No mais interno fundo das profundas
Cavernas altas, onde o mar se esconde,
Lá donde as ondas saem furibundas
Quando às iras do vento o mar responde,
Neptuno mora e moram as jocundas
Nereidas e outros Deuses do mar, onde
As águas campo deixam às cidades
Que habitam estas húmidas Deidades.

Descobre o fundo nunca descoberto
As areias ali de prata fina;
Torres altas se vêem, no campo aberto,
Da transparente massa cristalina;
Quanto se chegam mais os olhos perto
Tanto menos a vista determina
Se é cristal o que vê, se diamante,
Que assi se mostra claro e radiante.

Repare-se nas esculturas das «portas d' ouro fino» que dão acesso à cidade, onde se evocam o caos, os quatro elementos, a Guerra dos Gigantes «e a primeira / de Minerva pacífica ouliveira»:

As portas d' ouro fino, e marchetadas
Do rico aljôfar que nas conchas nace,
De escultura fermosa estão lavradas,
Na qual do irado Baco a vista pace;
E vê primeiro, em cores variadas,
Do velho Caos a tão confusa face;
Vêm-se os quatro Elementos trasladados,
Em diversos ofícios ocupados.

Ali, sublime, o Fogo estava em cima,
Que em nenhua matéria se sustinha;
Daqui as cousas vivas sempre anima,
Despois que Prometeu furtado o tinha.
Logo após ele, leve se sublima
O invisíbil Ar, que mais asinha
Tomou lugar e, nem por quente ou frio,
Algum deixa no mundo estar vazio.

Estava a Terra em montes, revestida
De verdes ervas e árvores floridas,
Dando pasto diverso e dando vida
Às alimárias nela produzidas.
A clara forma ali estava esculpida
Das Águas, entre a terra desparzidas,
De pescados criando vários modos,
Com seu humor mantendo os corpos todos.

Noutra parte, esculpida estava a guerra
Que tiveram os Deuses cos Gigantes;
Está Tifeu debaixo da alta serra
De Etna, que as flamas lança crepitantes.
Esculpido se vê, ferindo a Terra,
Neptuno, quando as gentes, ignorantes,
Dele o cavalo houveram, e a primeira
De Minerva pacífica ouliveira.

Veja-se agora o ajuntamento divino, já «na grande sala, nobre e divinal» do palácio, quando se vai iniciar o consílio:

Já finalmente todos assentados
Na grande sala, nobre e divinal,
As Deusas em riquíssimos estrados,
Os Deuses em cadeiras de cristal,
Foram todos do Padre agasalhados,
Que co Tebano tinha assento igual;
De fumos enche a casa a rica massa
Que no mar nace e Arábia em cheiro passa.

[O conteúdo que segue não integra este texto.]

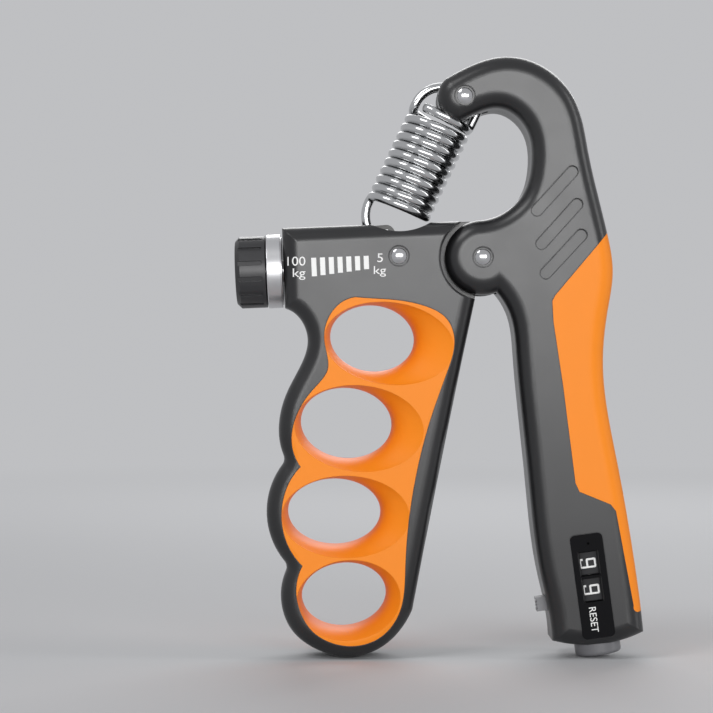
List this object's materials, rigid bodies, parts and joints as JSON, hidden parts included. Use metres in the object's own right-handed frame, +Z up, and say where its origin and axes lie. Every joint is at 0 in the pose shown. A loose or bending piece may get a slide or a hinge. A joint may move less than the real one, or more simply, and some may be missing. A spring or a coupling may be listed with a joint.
{
  "type": "adjustable hand dynamometer",
  "caption": "Hand grip strengthener: a finger handle with four finger holes and a palm handle on one pivot, with a spring set by a knob, and a squeeze counter.",
  "frame": {"origin": "on the surface under the upright tool, below the middle of its width and thickness", "axes": "+Z up from the handles' free ends to the spring hook, +X from the finger handle to the palm handle, the front with the scale and the counter faces -Y"},
  "size_m": [0.1048, 0.0222, 0.1538],
  "materials": {
    "black_plastic": "satin",
    "orange_rubber": "soft matte",
    "bright_chrome": "bright",
    "polished_steel": "polished",
    "plain_steel": "plain",
    "brass": "machined",
    "plate_black": "gloss",
    "wheel_black": "matte",
    "lever_grey": "satin"
  },
  "bodies": {
    "finger_handle": {"finger_shell_front": "black_plastic", "finger_shell_rear": "black_plastic", "finger_pad": "orange_rubber", "chrome_collar": "bright_chrome", "tail_bush": "brass", "housing_rivet": "polished_steel", "pivot_bush": "brass"},
    "palm_handle": {"palm_shell_front": "black_plastic", "palm_shell_rear": "black_plastic", "palm_grip": "orange_rubber", "pivot_rivet": "polished_steel", "spring_rivet": "polished_steel", "counter_plate": "plate_black", "counter_frame": "plain_steel"},
    "knob": {"adjust_knob": "black_plastic", "lead_screw": "plain_steel", "retaining_ring": "plain_steel"},
    "carriage": {"carriage_nut": "brass", "anchor_pin": "plain_steel"},
    "spring_top": {"spring_upper": "bright_chrome", "spring_bush": "plain_steel"},
    "spring_mid": {"spring_middle": "bright_chrome"},
    "spring_waist": {"spring_waist": "bright_chrome"},
    "spring_end": {"spring_lower": "bright_chrome"},
    "units": {"units_wheel": "wheel_black"},
    "tens": {"tens_wheel": "wheel_black"},
    "lever": {"count_lever": "lever_grey", "lever_spring": "plain_steel"},
    "reset_turn": {"reset_shaft": "plain_steel"},
    "reset_push": {"reset_knob": "black_plastic", "reset_spring": "plain_steel"}
  },
  "joints": [
    {"name": "grip", "type": "hinge", "parent": "finger_handle", "child": "palm_handle", "pos_m": [0.0112, 0, 0.10241], "axis": [0, 1, 0], "range_deg": [0, 19.8], "stiffness_Nm_per_rad": 8, "springref_deg": -8.02},
    {"name": "carriage_slide", "type": "slide", "parent": "finger_handle", "child": "carriage", "axis": [-0.9992, 0, -0.0401], "range_m": [0, 0.01325]},
    {"name": "knob_turn", "type": "hinge", "parent": "finger_handle", "child": "knob", "pos_m": [-0.0401, 0, 0.0992], "axis": [-0.9992, 0, -0.0401], "range_deg": [0, 4771]},
    {"name": "spring_force_swing", "type": "hinge", "parent": "palm_handle", "child": "spring_top", "pos_m": [0.00658, 0, 0.14354], "axis": [0, 1, 0], "range_deg": [0, 12.5], "deforming": ["spring_upper"]},
    {"name": "spring_grip_swing", "type": "hinge", "parent": "spring_top", "child": "spring_mid", "pos_m": [0.00658, 0, 0.14354], "axis": [0, 1, 0], "range_deg": [-5, 0], "deforming": ["spring_middle"]},
    {"name": "spring_grip_stretch", "type": "slide", "parent": "spring_mid", "child": "spring_waist", "axis": [-0.4301, 0, -0.9028], "range_m": [0, 0.009], "deforming": ["spring_waist"]},
    {"name": "spring_force_stretch", "type": "slide", "parent": "spring_waist", "child": "spring_end", "axis": [-0.4301, 0, -0.9028], "range_m": [0, 0.0095], "deforming": ["spring_lower"]},
    {"name": "count_press", "type": "slide", "parent": "palm_handle", "child": "lever", "axis": [0.991, 0, 0.134], "range_m": [0, 0.0024], "stiffness_N_per_m": 150, "springref_m": -0.001, "deforming": ["lever_spring"]},
    {"name": "units_turn", "type": "hinge", "parent": "palm_handle", "child": "units", "pos_m": [0.03912, -0.0021, 0.01782], "axis": [0.134, 0, -0.991], "continuous": true},
    {"name": "tens_turn", "type": "hinge", "parent": "palm_handle", "child": "tens", "pos_m": [0.03822, -0.0021, 0.02451], "axis": [0.134, 0, -0.991], "continuous": true},
    {"name": "reset_turn", "type": "hinge", "parent": "palm_handle", "child": "reset_turn", "pos_m": [0.04101, -0.0021, 0.00385], "axis": [0.134, 0, -0.991], "continuous": true},
    {"name": "reset_push", "type": "slide", "parent": "reset_turn", "child": "reset_push", "axis": [-0.134, 0, 0.991], "range_m": [0, 0.0012], "stiffness_N_per_m": 400, "springref_m": -0.002, "deforming": ["reset_spring"]}
  ],
  "couplings": [
    {"joint": "knob_turn", "follows": "carriage_slide", "rad_per_m": 6283.2},
    {"joint": "spring_force_swing", "follows": "carriage_slide", "rad_per_m": 15.807},
    {"joint": "spring_force_stretch", "follows": "carriage_slide", "ratio": 0.66415},
    {"joint": "spring_grip_swing", "follows": "grip", "ratio": -0.215},
    {"joint": "spring_grip_stretch", "follows": "grip", "m_per_rad": 0.0243},
    {"joint": "tens_turn", "follows": "units_turn", "ratio": 0.1}
  ]
}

Decorre então o consílio, que também há-de degenerar em tumulto, como o do Olimpo, e onde Baco será bem sucedido, conseguindo aliados activos contra os Portugueses.

Sobre a imagem: ela representa uma porta italiana com altos-relevos, como as do palácio de Neptuno, que «de escultura fermosa estão lavradas».